After the war, Dadaism gained force in Berlin within a society marked by military defeat and the instability of the Weimar Republic. Richard Huelsenbeck carried the Zurich experience into Germany, while artists linked to Club Dada gave the movement a more directly political tone. The criticism was not limited to art. It targeted the military establishment, the press, and consumer habits that, in the eyes of Berlin Dadaists, sustained an authoritarian social order even after the fall of the German Empire.

Photomontage became a technique especially suited to that environment. Artists cut and recombined press material to dismantle the appearance of normality produced by modern visual culture. Hannah Höch is a central example of this use of montage to criticize gender, urban culture, and male authority in Weimar. John Heartfield pushed the recombination of press images toward increasingly sharp political satire. The technique mattered because it criticized propaganda and the press with their own materials, turning familiar images into visual evidence of a fragmented society. The visual fragment stopped being noise and revealed the fragmentary form of modern politics.

Berlin showed that Dadaism could become more aggressive when it encountered mass politics. The First International Dada Fair, held in 1920, presented visual material that ridiculed nationalists and officers. The shock worked through politics as well as aesthetics. In a Germany traumatized by war and street violence, the Dadaist gesture insisted that official culture had to be exposed as part of the crisis, since the appearance of normality could hide militarist and authoritarian continuities. This branch brought the artistic avant-garde closer to the public struggle over defeat, revolution, and reaction.

Legacy For Modern Art

Dadaism dispersed quickly in the 1920s, and its influence grew precisely because it left no closed program. Many participants followed other paths.

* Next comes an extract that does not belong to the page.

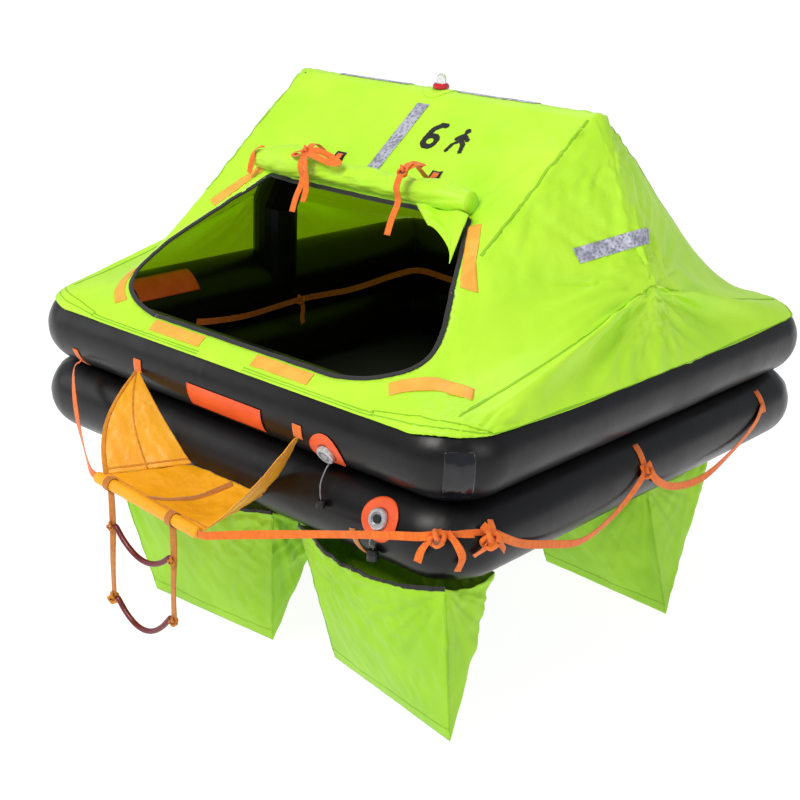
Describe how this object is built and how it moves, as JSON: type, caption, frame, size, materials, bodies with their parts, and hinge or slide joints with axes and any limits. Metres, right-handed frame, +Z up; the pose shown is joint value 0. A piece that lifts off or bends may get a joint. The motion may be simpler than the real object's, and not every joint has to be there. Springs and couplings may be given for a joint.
{
  "type": "inflated liferaft",
  "caption": "Inflated canopied liferaft: stacked buoyancy tubes, inflated arch, sewn canopy with rolled door, boarding step with ladder, grab lines, valves and ballast pockets.",
  "frame": {"origin": "middle of the floor's underside, where the raft rests on the water", "axes": "+Z up; the entrance with the boarding step faces -Y; the arch tube runs along X"},
  "size_m": [2.0045, 2.3046, 1.7608],
  "materials": {
    "tube_rubber": "satin black coated fabric",
    "floor_rubber": "matt dark coated fabric",
    "canopy_fabric": "yellow-green waterproof fabric, slight sheen",
    "pocket_fabric": "green woven fabric, matt",
    "orange_webbing": "woven webbing",
    "orange_patch": "smooth bonded patch",
    "label_film": "printed label film",
    "step_fabric": "coated yellow fabric",
    "ladder_webbing": "woven webbing",
    "rung_hose": "dark red glossy hose",
    "valve_metal": "machined",
    "black_trim": "black tape and rubber",
    "reflective_tape": "retroreflective silver film",
    "light_red": "moulded",
    "light_clear": "clear lens",
    "cylinder_paint": "painted",
    "head_brass": "machined"
  },
  "bodies": {
    "raft": {"floor": "floor_rubber", "lower_tube": "tube_rubber", "upper_tube": "tube_rubber", "arch_tube": "tube_rubber", "canopy": "canopy_fabric", "door_binding": "black_trim", "door_tape_bottom_left": "orange_patch", "door_tape_bottom_right": "orange_patch", "door_tape_left": "orange_patch", "door_tape_right": "orange_patch", "door_tape_corner_left": "orange_patch", "door_tape_corner_right": "orange_patch", "door_roll": "canopy_fabric", "tie_patch_left": "black_trim", "tie_patch_right": "black_trim", "door_tie_left": "orange_webbing", "door_tie_right": "orange_webbing", "slope_tape": "reflective_tape", "ridge_tape_left": "reflective_tape", "ridge_tape_right": "reflective_tape", "end_tape_right": "reflective_tape", "end_tape_left": "reflective_tape", "light_patch": "canopy_fabric", "light_base": "light_red", "light_lens": "light_clear", "boarding_label": "label_film", "relief_valve_ring": "label_film", "relief_valve_body": "valve_metal", "inflation_valve_ring": "label_film", "inflation_valve_body": "valve_metal", "relief_valve_plug": "black_trim", "relief_valve_tether": "black_trim", "inflation_valve_cap": "black_trim", "inflation_valve_tether": "black_trim", "step_bar": "step_fabric", "step_seat": "step_fabric", "step_side_left": "step_fabric", "step_side_right": "step_fabric", "grab_line_left": "orange_webbing", "grab_line_front": "orange_webbing", "grab_line_right_front": "orange_webbing", "grab_line_right_back": "orange_webbing", "grab_line_left_side": "orange_webbing", "grab_line_back": "orange_webbing", "interior_line": "orange_webbing", "ballast_pocket_front_left": "pocket_fabric", "ballast_pocket_front_right": "pocket_fabric", "ballast_pocket_back_right": "pocket_fabric", "ballast_pocket_back_left": "pocket_fabric", "gas_cylinder": "cylinder_paint", "cylinder_head": "head_brass", "cylinder_strap_left": "black_trim", "cylinder_strap_right": "black_trim", "inflation_hose": "black_trim"},
    "ladder": {"ladder_web_left": "ladder_webbing", "ladder_web_right": "ladder_webbing", "rung_upper": "rung_hose", "rung_lower": "rung_hose"},
    "relief_poppet": {"relief_valve_poppet": "valve_metal"},
    "inflation_poppet": {"inflation_valve_poppet": "black_trim"}
  },
  "joints": [
    {"name": "ladder_swing", "type": "hinge", "parent": "raft", "child": "ladder", "pos_m": [-0.025, -1.255, 0.061], "axis": [0.9983, 0, -0.0587], "range_deg": [-110, 30]},
    {"name": "relief_valve_push", "type": "slide", "parent": "raft", "child": "relief_poppet", "axis": [0, 0.848, 0.5299], "range_m": [0, 0.004], "stiffness_N_per_m": 400},
    {"name": "inflation_valve_push", "type": "slide", "parent": "raft", "child": "inflation_poppet", "axis": [0, 0.9272, -0.3746], "range_m": [0, 0.004], "stiffness_N_per_m": 400}
  ]
}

Some moved toward Surrealism, which transformed Dadaist interest in chance and automatism into a more systematic inquiry into the unconscious and the image. Others influenced conceptual art and institutional critique. As a legacy, Dadaism transmitted a critical freedom to treat art as decision, context, and public confrontation, even when the work looked poor, provisional, or deliberately absurd. Its later reach comes from that openness: very different artists could take up the Dada question without copying a single appearance.

That legacy changed the relationship between work and viewer. Before an academic painting, the public could discuss composition, technique, or subject. Before a ready-made, it had to ask why that object was there, who authorized it, and what rule it broke. Before a Dada photomontage, it had to recognize the press and propaganda inside the image itself. The work no longer offered contemplation alone. It forced a position before the conventions that sustained museums, exhibitions, and cultural respectability. The viewer ceased to be a simple receiver and became part of the social test installed by the work.

Dadaist influence appears as well in the way the twentieth century handled archive, copy, and reproduction. Photography and the press had multiplied images on an unprecedented scale. Dadaists understood that a work could arise from this environment of reproduction, rapid circulation, and montage rather than depend exclusively on noble materials or a unique object. Their relationship to modernity was therefore ambivalent: they denounced the culture that had helped mobilize war and used the instruments of that same culture to produce criticism.

In this sense, Dadaism should not be read as a mere whim against beauty. Its negation had a precise historical function. Placing an ordinary object in an art context, breaking the poetic sentence, or cutting up printed images meant asking the public to see cultural institutions as part of social history, not as neutral arbiters standing outside conflict. The same logic connects the Zurich stage, the New York readymade, and Berlin photomontage. In all three cases, art appears as a public attempt to make rules visible. Its historical force lies precisely in the fact that apparently small gestures force an institution to justify itself.

That ambivalence helps explain why the movement was both destructive and productive. Dadaist negation did not remain empty. By rejecting respectable art, it opened new ways of producing, exhibiting, and discussing objects. By laughing at bourgeois reason, it showed that modern culture could be examined through its failures, noises, and remnants. For that reason, Dadaism remains decisive for the history of contemporary art: it taught that a work can begin when an ordinary object, an absurd gesture, or a fragmented montage forces society to explain its own rules.